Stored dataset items
— Begin —
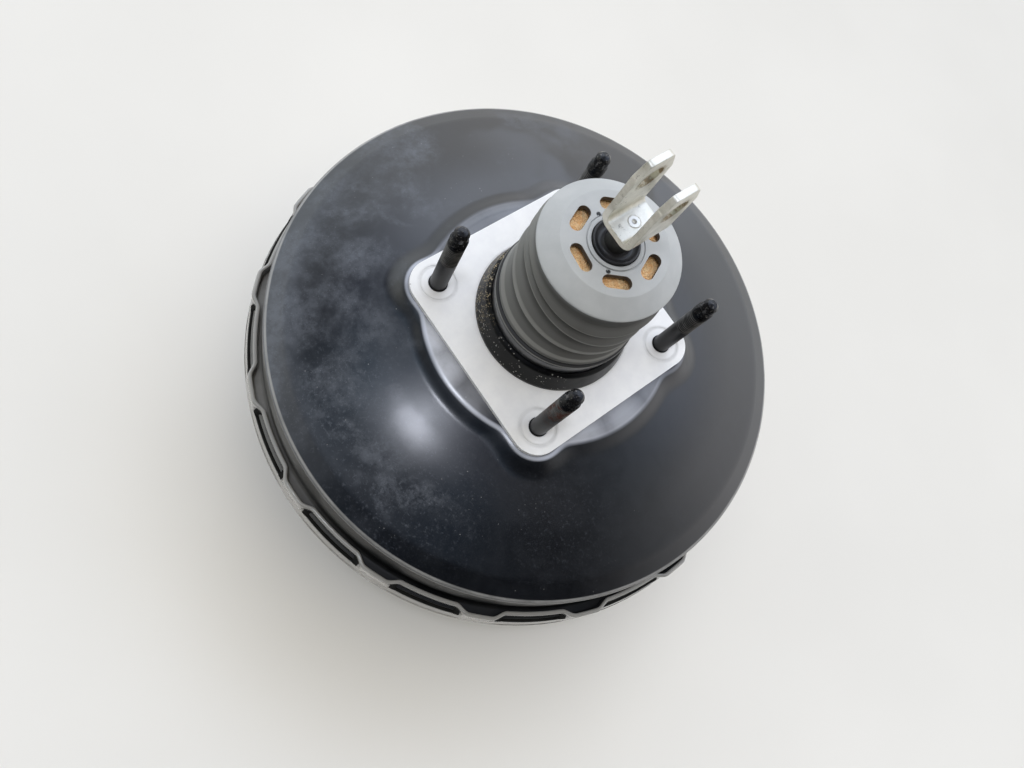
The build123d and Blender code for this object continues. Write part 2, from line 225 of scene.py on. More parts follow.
def streak(g, cx, cy, deg, length, width, seed):
    """Soft wiped streak of dust lying on the shell."""
    p = turned_frame(g, cx, cy, deg)
    x, y, _ = g.sep(p)
    wob = g.math("MULTIPLY", g.math("SUBTRACT", g.noise(45, 3, 0.6, g.vmath("ADD", g.obj, (seed, 0, 0))), 0.5), 0.02)
    y = g.math("ADD", y, wob)
    u = g.math("DIVIDE", x, length / 2)
    v = g.math("DIVIDE", y, width / 2)
    d = g.math("ADD", g.math("MULTIPLY", u, u), g.math("MULTIPLY", v, v))
    return g.span(d, 0.1, 1.0, 1.0, 0.0)


def black_paint():
    g = Graph("black_paint")
    x, y, z = g.sep()
    r = g.radius()
    n_fine = g.noise(1400, 3, 0.6)
    n_mid = g.noise(75, 7, 0.68, distort=0.5)
    n_big = g.noise(17, 3, 0.5, distort=0.3)
    n_soft = g.noise(26, 6, 0.62, g.vmath("ADD", g.obj, (0.3, 0.1, 0)), distort=0.15)
    # settled dust, thick toward -X: soft clouds broken up by finer noise
    side = g.span(g.math("ADD", g.math("MULTIPLY", x, -0.85), g.math("MULTIPLY", y, -0.42)), -0.005, 0.085)
    cloud = g.span(n_soft, 0.47, 0.66)
    broken = g.span(g.noise(190, 6, 0.7), 0.34, 0.62, 0.35, 1.0)
    dust = g.math("MULTIPLY", g.math("MULTIPLY", side, cloud), broken)
    # cloudy patches toward +Y -X
    up = g.math("MULTIPLY", g.span(y, 0.015, 0.055), g.span(x, 0.02, -0.03))
    haze = g.math("MULTIPLY", g.math("MULTIPLY", up, g.span(n_big, 0.46, 0.56)), 0.40)
    # wiped smears
    marks = None
    for cx, cy, deg, ln, w, k, seed in ((-0.098, -0.030, 52, 0.046, 0.014, 0.8, 0.3), (-0.086, -0.044, 47, 0.052, 0.009, 0.7, 1.1),
                                        (-0.106, -0.004, 62, 0.036, 0.020, 0.6, 2.2), (-0.074, -0.060, 80, 0.020, 0.010, 0.6, 3.1),
                                        (-0.058, -0.092, 35, 0.044, 0.014, 0.5, 4.4), (-0.030, -0.104, 12, 0.030, 0.012, 0.4, 5.2),
                                        (-0.040, -0.080, 65, 0.022, 0.008, 0.5, 6.0), (0.004, -0.101, 20, 0.050, 0.018, 0.7, 7.1),
                                        (0.030, -0.097, 32, 0.046, 0.016, 0.8, 8.3), (0.050, -0.088, 12, 0.034, 0.014, 0.6, 9.2),
                                        (-0.022, -0.109, 10, 0.040, 0.014, 0.6, 10.4), (0.012, -0.114, 62, 0.022, 0.012, 0.6, 11.5),
                                        (0.028, -0.110, -20, 0.026, 0.012, 0.6, 12.6)):
        m = g.math("MULTIPLY", streak(g, cx, cy, deg, ln, w, seed), k)
        marks = m if marks is None else g.math("MAXIMUM", marks, m)
    marks = g.math("MULTIPLY", marks, g.math("MULTIPLY", g.span(g.noise(150, 8, 0.78), 0.38, 0.64), g.span(g.noise(55, 3, 0.5, g.vmath("ADD", g.obj, (9, 0, 0))), 0.42, 0.60, 0.15, 1.0)))
    # loose specks
    keep = g.span(g.noise(34, 3, 0.6), 0.50, 0.58)
    dots = g.math("MULTIPLY", g.span(g.voronoi(420), 0.05, 0.12, 1.0, 0.0), g.math("MULTIPLY", keep, g.span(g.noise(300, 2, 0.5), 0.50, 0.62)))
    dots = g.math("MULTIPLY", dots, g.span(g.math("ADD", g.math("MULTIPLY", x, 0.4), y), 0.05, -0.02))
    small = g.math("MULTIPLY", g.span(g.voronoi(800, g.vmath("ADD", g.obj, (2, 0, 0))), 0.16, 0.26, 1.0, 0.0), g.math("MULTIPLY", side, cloud))
    total = g.math("ADD", g.math("MULTIPLY", dust, 0.55), g.math("MULTIPLY", marks, 0.80), clamp=True)
    total = g.math("ADD", total, haze, clamp=True)
    total = g.math("ADD", total, g.math("MULTIPLY", small, 0.30), clamp=True)
    # painted reflection: a lighter bluish band on the steep annulus inside the rim, toward -X -Y
    annulus_reflection = g.math("MULTIPLY", g.math("MULTIPLY", g.span(r, 0.108, 0.120), g.span(y, -0.020, -0.090)), g.span(x, 0.030, -0.040))
    total = g.math("ADD", total, g.math("MULTIPLY", annulus_reflection, 0.36), clamp=True)
    total = g.math("ADD", total, 0.015, clamp=True)
    base = g.mix(g.span(n_mid, 0.35, 0.7), (0.0035, 0.0040, 0.0055), (0.0070, 0.0078, 0.0100))
    # fine spatter toward -Y
    spat = g.math("MAXIMUM", g.near((0.030, -0.102, -0.014), 0.058, 0.9), g.near((-0.020, -0.104, -0.014), 0.050, 0.9))
    spat = g.math("MAXIMUM", spat, g.math("MULTIPLY", g.near((0.080, -0.050, -0.014), 0.045, 0.9), 0.5))
    spat = g.math("MULTIPLY", spat, g.span(g.noise(620, 6, 0.82, g.vmath("ADD", g.obj, (6, 1, 0))), 0.53, 0.66))
    total = g.math("ADD", total, g.math("MULTIPLY", spat, 0.50), clamp=True)
    base = g.mix(g.math("MULTIPLY", total, 0.34), base, (0.24, 0.27, 0.33))
    base = g.mix(g.math("MULTIPLY", dots, 0.55), base, (0.38, 0.38, 0.38))
    # water spot left on the shell
    spot = g.near((-0.0090, -0.0800, -0.0093), 0.0048, 0.35)
    spot = g.math("MULTIPLY", spot, g.span(g.noise(700, 4, 0.7), 0.44, 0.56))
    base = g.mix(g.math("MULTIPLY", spot, 0.8), base, (0.02, 0.02, 0.025))
    # painted reflection: pale bluish patches on the platform beside the plate
    d1 = g.math("SUBTRACT", r, 0.0610)
    ax = g.math("SUBTRACT", g.math("ABSOLUTE", x), 0.039)
    ay = g.math("SUBTRACT", g.math("ABSOLUTE", y), 0.038)
    d2 = g.math("SUBTRACT", g.math("SQRT", g.math("ADD", g.math("MULTIPLY", ax, ax), g.math("MULTIPLY", ay, ay))), 0.0145)
    out = g.math("SMOOTH_MIN", d1, d2, 0.006)
    ring = g.math("MULTIPLY", g.span(out, -0.0004, -0.0018), g.span(r, 0.048, 0.051))
    platform_reflection = None
    for px, py, rad, k in ((-0.0200, -0.0565, 0.020, 0.85), (-0.0060, -0.0575, 0.018, 0.75), (0.0100, -0.0560, 0.020, 0.30),
                           (0.0545, -0.0230, 0.026, 0.62), (0.0590, 0.0010, 0.024, 0.52), (0.0545, 0.0200, 0.016, 0.28),
                           (-0.0560, -0.0120, 0.030, 0.14), (-0.0550, 0.0140, 0.030, 0.14)):
        m = g.math("MULTIPLY", g.near((px, py, -0.003), rad, 0.9), k)
        platform_reflection = m if platform_reflection is None else g.math("MAXIMUM", platform_reflection, m)
    platform_reflection = g.math("MULTIPLY", platform_reflection, ring)
    platform_reflection = g.math("MULTIPLY", platform_reflection, g.span(g.noise(90, 5, 0.6), 0.25, 0.6, 0.75, 1.0))
    base = g.mix(g.math("MULTIPLY", platform_reflection, 0.85), base, (0.72, 0.75, 0.84))
    # painted highlight along the crest of the platform's shoulder, strongest toward -Y
    crest_highlight = g.math("MULTIPLY", g.span(out, -0.0026, -0.0013), g.span(out, 0.0004, -0.0008))
    where = g.math("ADD", g.math("MULTIPLY", g.span(y, -0.020, -0.045), 0.55), g.math("MULTIPLY", g.span(x, 0.035, 0.055), 0.16))
    crest_highlight = g.math("MULTIPLY", crest_highlight, g.math("ADD", where, 0.05))
    crest_highlight = g.math("MULTIPLY", crest_highlight, g.span(g.noise(40, 3, 0.5), 0.25, 0.6, 0.6, 1.0))
    base = g.mix(crest_highlight, base, (0.66, 0.70, 0.82))
    # paint rubbed thin along the rolled rim, with a painted highlight along it
    rim = g.math("MULTIPLY", g.span(r, 0.1257, 0.1263), g.span(r, 0.1267, 0.1273, 1.0, 0.0))
    rim = g.math("MULTIPLY", rim, g.span(g.noise(60, 4, 0.6), 0.30, 0.60, 0.60, 1.0))
    base = g.mix(g.math("MULTIPLY", rim, 0.75), base, (0.36, 0.36, 0.355))
    rough = g.math("ADD", g.span(n_mid, 0.3, 0.7, 0.27, 0.34), g.math("MULTIPLY", total, 0.28))
    bump = g.bump(g.math("ADD", g.math("MULTIPLY", n_fine, 0.25), g.math("ADD", n_mid, g.math("MULTIPLY", spot, 1.2))), 0.035, 0.0003)
    return g.done(base, rough, 0.0, bump, Specular_IOR_Level=0.58, Coat_Weight=0.55, Coat_Roughness=0.19, Coat_IOR=1.5)


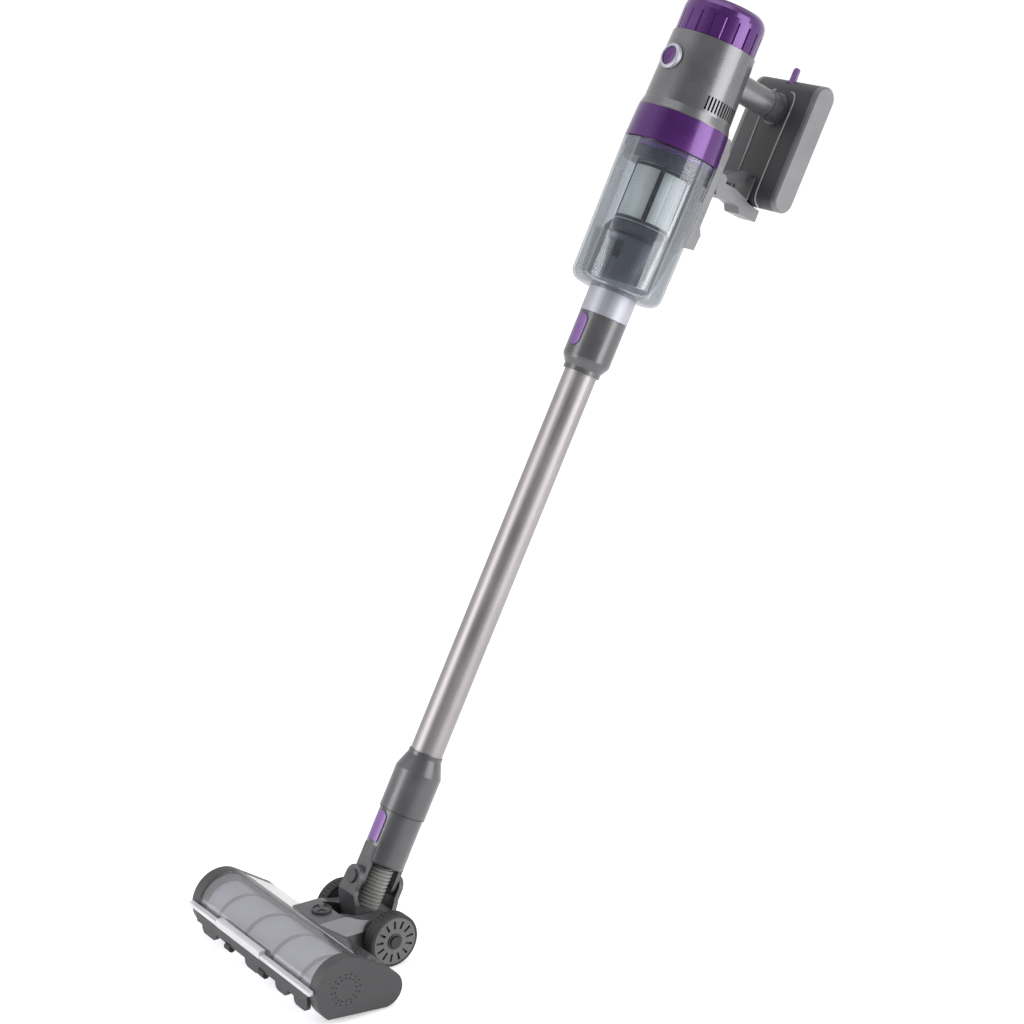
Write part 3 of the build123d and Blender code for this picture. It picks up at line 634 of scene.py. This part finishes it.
def softbox(name, place, aim, width, height, power):
    """White rectangular light turned to a point."""
    data = bpy.data.lights.new(name, "AREA")
    data.shape = "RECTANGLE"
    data.size = width
    data.size_y = height
    data.energy = power
    lamp = bpy.data.objects.new(name, data)
    bpy.context.scene.collection.objects.link(lamp)
    lamp.location = place
    lamp.rotation_euler = (Vector(aim) - Vector(place)).to_track_quat("-Z", "Y").to_euler()


SKY_WHITE, SKY_GREY = (1, 1, 1, 1), (0.16, 0.16, 0.165, 1)
SKY_FROM, SKY_TO = 0.10, 0.62  # where the white starts and ends its fall to grey
SKY_STRENGTH = 0.88


def world():
    """White all round, darker on the side that the front of the object faces."""
    sky = bpy.data.worlds.new("studio")
    bpy.context.scene.world = sky
    sky.use_nodes = True
    nodes, links = sky.node_tree.nodes, sky.node_tree.links
    nodes.clear()
    out = nodes.new("ShaderNodeOutputWorld")
    light = nodes.new("ShaderNodeBackground")
    source = nodes.new("ShaderNodeTexCoord")
    dot = nodes.new("ShaderNodeVectorMath")
    dot.operation = "DOT_PRODUCT"
    dot.inputs[1].default_value = (sin(AZIMUTH), -cos(AZIMUTH), 0.0)
    links.new(source.outputs["Generated"], dot.inputs[0])
    ramp = nodes.new("ShaderNodeValToRGB")
    ramp.color_ramp.elements[0].position = SKY_FROM
    ramp.color_ramp.elements[0].color = SKY_WHITE
    ramp.color_ramp.elements[1].position = SKY_TO
    ramp.color_ramp.elements[1].color = SKY_GREY
    links.new(dot.outputs["Value"], ramp.inputs["Fac"])
    links.new(ramp.outputs["Color"], light.inputs["Color"])
    light.inputs["Strength"].default_value = SKY_STRENGTH
    links.new(light.outputs["Background"], out.inputs["Surface"])


LOW_BIN_S = 0.715  # height on the stick that the strip light is mirrored at, in metres
STRIP_TURN = radians(28)  # how far round the bin from the side facing the camera
STRIP_FAR = 1.6


def lights():
    """Three large boxes and a low strip mirrored in the front of the bin."""
    middle = Vector((0, 0.22, 0.45))
    right = middle + RIGHT0 * 1.7 + BACK * 0.9 + Vector((0, 0, 0.3))
    left = middle - RIGHT0 * 1.9 + BACK * 0.8 + Vector((0, 0, 0.3))
    softbox("right_box", right, middle, 1.1, 1.8, 28)
    softbox("left_box", left, middle, 0.9, 1.8, 30)
    low_bin = STICK @ Vector((0, 0, LOW_BIN_S))
    stick_up = (STICK.to_3x3() @ Vector((0, 0, 1))).normalized()
    facing = (BACK - stick_up * BACK.dot(stick_up)).normalized()
    turned = facing * cos(STRIP_TURN) - facing.cross(stick_up) * sin(STRIP_TURN)
    bounce = (2 * BACK.dot(turned) * turned - BACK).normalized()
    softbox("bin_strip", low_bin + bounce * STRIP_FAR, low_bin, 0.9, 0.12, 2.5)
    softbox("top_box", middle + Vector((0, 0, 2.2)), middle, 1.6, 1.6, 12)


stage_sheet()
camera()
world()
lights()
bpy.context.scene.view_settings.view_transform = "Standard"
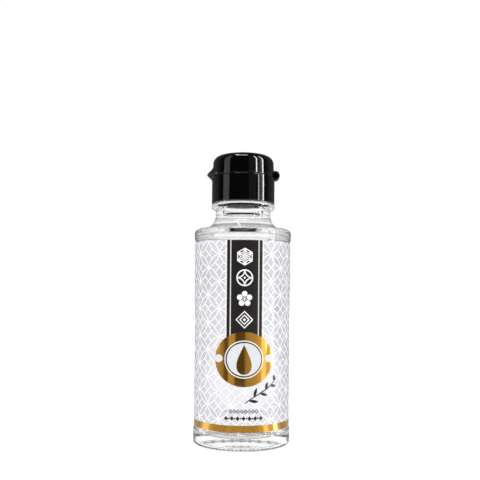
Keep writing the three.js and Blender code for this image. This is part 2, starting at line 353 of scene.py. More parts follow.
# Group: fine uneven grain as a mask and as a bump normal
def grain_group():
    inputs = [
        ("Scale", "NodeSocketFloat", 300.0),
        ("Detail", "NodeSocketFloat", 4.0),
        ("Stretch", "NodeSocketVector", (1.0, 1.0, 1.0)),
        ("Depth", "NodeSocketFloat", 0.00002),
    ]
    outputs = [("Mask", "NodeSocketFloat"), ("Normal", "NodeSocketVector")]
    tree, given, out = new_group("Surface grain", inputs, outputs)
    stretched = add(tree, "ShaderNodeVectorMath", {0: object_place(tree)}, operation="MULTIPLY")
    tree.links.new(given.outputs["Stretch"], stretched.inputs[1])
    noise = add(tree, "ShaderNodeTexNoise", {"Vector": stretched.outputs[0]})
    tree.links.new(given.outputs["Scale"], noise.inputs["Scale"])
    tree.links.new(given.outputs["Detail"], noise.inputs["Detail"])
    bump = add(tree, "ShaderNodeBump", {"Height": noise.outputs["Fac"]})
    tree.links.new(given.outputs["Depth"], bump.inputs["Distance"])
    tree.links.new(noise.outputs["Fac"], out.inputs["Mask"])
    tree.links.new(bump.outputs["Normal"], out.inputs["Normal"])
    return tree


def shared_groups():
    label = settings()[1]
    if "Surface grain" not in bpy.data.node_groups:
        grain_group()
        wrapped_place_group(label.turn, label.film_radius + label.film_thickness)
    return bpy.data.node_groups["Surface grain"], bpy.data.node_groups["Place on label"]


# Materials
def glass_material(name, tint, index):
    grain, _ = shared_groups()
    material, tree, shader = new_material(name)
    upright = (1.0, 1.0, 0.45)
    ripple = place(tree, grain, {"Scale": 90.0, "Detail": 0.5, "Stretch": upright, "Depth": 0.03 * MM})
    set_shader(shader, Base_Color=rgba(tint), IOR=index, Transmission_Weight=1.0, Roughness=0.0)
    set_shader(shader, Normal=ripple.outputs["Normal"])
    return material


# Clear sauce, with a painted dark line (painted shade) where its surface climbs the glass at the front and
# the back of the neck
def sauce_material():
    glass = settings()[0]
    material = glass_material("clear sauce", glass.sauce_colour, SAUCE_INDEX)
    tree = material.node_tree
    shader = tree.nodes["Principled BSDF"]
    where = split_vector(tree, object_place(tree))
    squares = [math_node(tree, "POWER", where[axis], 2.0) for axis in ("X", "Y")]
    radius = math_node(tree, "SQRT", math_node(tree, "ADD", *squares))
    edge = mapped(tree, radius, glass.bore_radius - 1 * MM, glass.bore_radius - 0.8 * MM)
    level = glass.sauce_level
    raised = mapped(tree, where["Z"], level + 0.05 * MM, level + 0.35 * MM)
    beside = math_node(tree, "ABSOLUTE", where["X"])
    middle = mapped(tree, beside, 6.2 * MM, 7.2 * MM, 1.0, 0.0)
    # Painted shade: the sauce's colour goes nearly black along its climbing edge, in place of the dark edge
    # that its curved surface shows
    line = math_node(tree, "MULTIPLY", math_node(tree, "MULTIPLY", edge, raised), middle)
    dark = rgba([c * 0.02 for c in glass.sauce_colour])
    set_shader(shader, Base_Color=blended(tree, line, rgba(glass.sauce_colour), dark))
    return material


# Clear film with a white haze round the medallion and beside the strip, and bare under strip and band
# Its front face is painted shade: a grey in place of the shaded back of the bottle seen through the clear
# film.
# Its inner face is painted light: a near white in place of the bright studio seen through the film.
def film_material():
    label = settings()[1]
    grain, where = shared_groups()
    material, tree, shader = new_material("clear film")
    spot = place(tree, where)
    height = spot.outputs["Height"]
    beside = math_node(tree, "ABSOLUTE", spot.outputs["Arc"])
    centre = label.medallion_centre / MM
    edge = label.strip_width / MM / 2
    above = math_node(tree, "GREATER_THAN", height, centre)
    haze = film_haze(tree, spot.outputs["Arc"], beside, height, above)
    mottle = place(tree, grain, {"Scale": 120.0, "Stretch": (1.0, 1.0, 0.5), "Depth": 0.01 * MM})
    mask = mottle.outputs["Mask"]
    # The grey fill is painted shade, with a random mottle over it
    lighter = rgba([c * 1.12 for c in label.film_painted_shade])
    fill = blended(tree, mapped(tree, mask, 0.35, 0.65), rgba(label.film_painted_shade), lighter)
    front_colour = blended(tree, haze, fill, rgba(label.haze_colour))
    normal = split_vector(tree, add(tree, "ShaderNodeNewGeometry").outputs["Normal"])
    here = split_vector(tree, object_place(tree))
    outward = [math_node(tree, "MULTIPLY", normal[axis], here[axis]) for axis in ("X", "Y")]
    inside = math_node(tree, "LESS_THAN", math_node(tree, "ADD", *outward), 0.0)
    # Inner faces take the painted light, outer faces the painted shade and the haze
    film_painted_shade = blended(tree, inside, front_colour, rgba(label.inner_painted_light))
    cover = mapped(tree, haze, 0.0, 1.0, 0.7, 0.95, smooth=False)
    behind = mapped(tree, here["Y"], -12 * MM, 22 * MM, 1.0, 0.4)
    cover = math_node(tree, "MULTIPLY", cover, behind)
    under_strip = math_node(tree, "MULTIPLY", math_node(tree, "LESS_THAN", beside, edge - 0.2), above)
    band_top = (label.film_bottom + label.band_height) / MM
    under_band = math_node(tree, "LESS_THAN", height, band_top - 0.2)
    bare = math_node(tree, "MAXIMUM", under_strip, under_band)
    printed_over = mapped(tree, bare, 0.0, 1.0, 1.0, 0.05, smooth=False)
    cover = math_node(tree, "MULTIPLY", cover, printed_over)
    rough = mapped(tree, mask, 0.3, 0.7, 0.16, 0.26)
    set_shader(shader, Base_Color=film_painted_shade, Alpha=cover, Roughness=rough, Normal=mottle.outputs["Normal"])
    return material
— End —
EXERCISE DIRECTIONS ->
Repeat word for word every line from the start of the entries to the line holding "return g.span(d, 0.1, 1.0, 1.0, 0.0)", inclusive, and nothing else.

RESULT FOR THIS EXERCISE ->
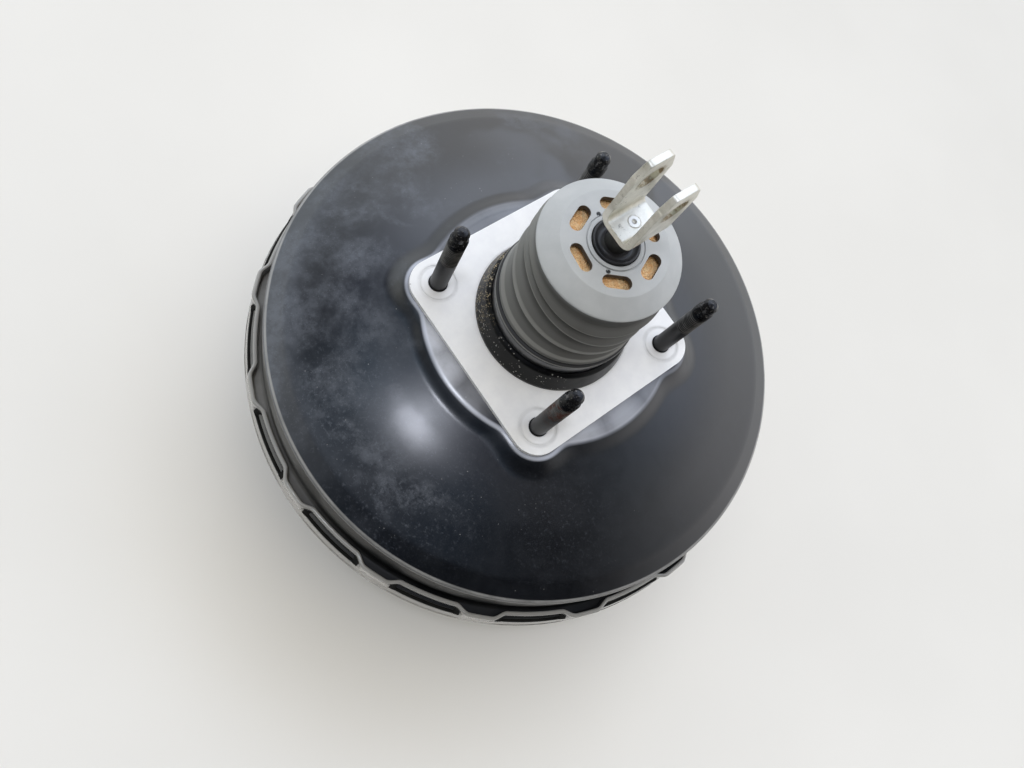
The build123d and Blender code for this object continues. Write part 2, from line 225 of scene.py on. More parts follow.
def streak(g, cx, cy, deg, length, width, seed):
    """Soft wiped streak of dust lying on the shell."""
    p = turned_frame(g, cx, cy, deg)
    x, y, _ = g.sep(p)
    wob = g.math("MULTIPLY", g.math("SUBTRACT", g.noise(45, 3, 0.6, g.vmath("ADD", g.obj, (seed, 0, 0))), 0.5), 0.02)
    y = g.math("ADD", y, wob)
    u = g.math("DIVIDE", x, length / 2)
    v = g.math("DIVIDE", y, width / 2)
    d = g.math("ADD", g.math("MULTIPLY", u, u), g.math("MULTIPLY", v, v))
    return g.span(d, 0.1, 1.0, 1.0, 0.0)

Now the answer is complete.